Does he want them to be able to play? Of course. On that, he has never wavered.
He’d like nothing more than to march forward immediately with a team that has finished the MVC season with a winning record 11 years in a row. But Kowalski has also been careful not to make any guarantees about what kind of season this could be for the Vikings.
“They know I am a realist,” Kowalski said of his players. “They were super-excited the first day of practice, and they were super-excited last week when we got into pads. They really want to play, and I feel bad for the situation they are in.
“But I don’t blow smoke at anyone. We knew COVID would catch up to the program at some point in time. The chances of us being shut down at some point in the season has always been real.”
That time for Holmen is now.
So instead of hitting the practice field this week, the Vikings re-entered the world of virtual exchange — alongside the rest of the school district — with coaches as they try to get ready for a possible game at Sparta on Oct. 2.
Standing in the way of that game and the home opener against Onalaska the following week is the next county health report, which will be released on Wednesday. If the numbers are at the same level as last week’s or worse, Holmen erases both games from the five-game schedule they have. Last week’s report put Holmen’s co-curricular programs in virtual mode.
The current goal is to simply be ready for whatever is next, so Kowalski and his staff just build on what they’ve been doing with students as virtual teachers.
“Prior to March, I’d say this is crazy,” Kowalski, who teaches social studies at the high school. “But this is just becoming life, getting things to kids virtually. It’s not ideal, but it’s where we are.”
Kowalski said the team spent four days last week installing its option offense that averaged 302 yards and 28 points per game during a 7-4 season that included a third-place finish in the MVC.
That job is typically done during a summer team camp to allow for better use of practice time when it comes. Installation is now being followed by discussion instead of demonstration.
The good thing for Kowalski is that he has plenty of players able to excel without every bit of the recommended repetitions for the offense, which is predicated on precise movement.
Senior Ryland Wall may not have played quarterback last season, but he did it very well as a sophomore before focusing on defense as a junior. He returns to quarterback after passing for 546 yards and seven touchdowns and rushing for six scores in seven games during a championship 2018 season.
Senior Nathan Nevala rushed for 339 yards and four TDs last year, and seniors John Sarazin and Cooper Molling were important pieces to the offensive line in front of him.
Wall could probably be used anywhere in the field, so Kowalski is also taking a good look at the progress made by junior Luke LeClaire, who could line up at quarterback, halfback or cornerback.
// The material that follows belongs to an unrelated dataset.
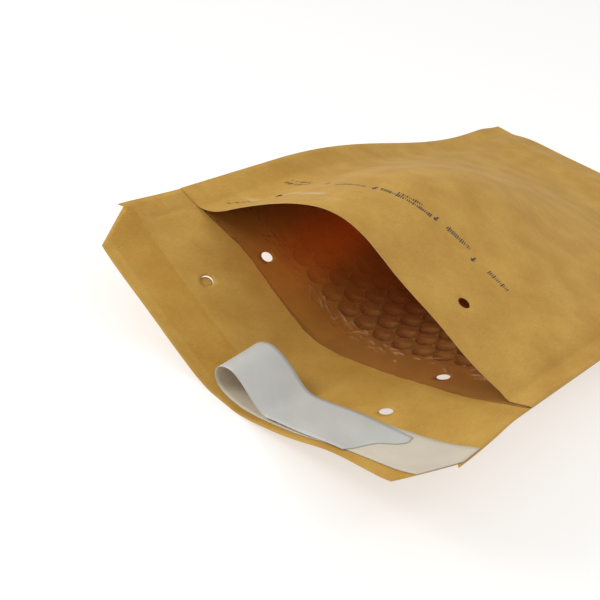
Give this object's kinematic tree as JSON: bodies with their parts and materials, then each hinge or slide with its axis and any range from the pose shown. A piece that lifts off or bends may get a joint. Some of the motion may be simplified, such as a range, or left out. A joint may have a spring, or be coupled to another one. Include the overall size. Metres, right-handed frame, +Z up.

“I think we have to use him like (Sparta used) Cole Wisniewski,” Kowalski said of Wall. “He has to be on the field where he can make plays. He’s big, like 6-2, 6-3 and 200 pounds, and he’s fast.
“We were running sprints in practice the other day, and if he wasn’t finishing first, he was second, and we have some fast guys here. He hasn’t missed a day of workouts, I can tell you that, and we haven’t even had weight room (due to COVID restrictions).”
Wall, Carter Vetsch, Sam Barnett, Kaden Banks and Carson Westcott are experienced defensive playmakers for the Vikings.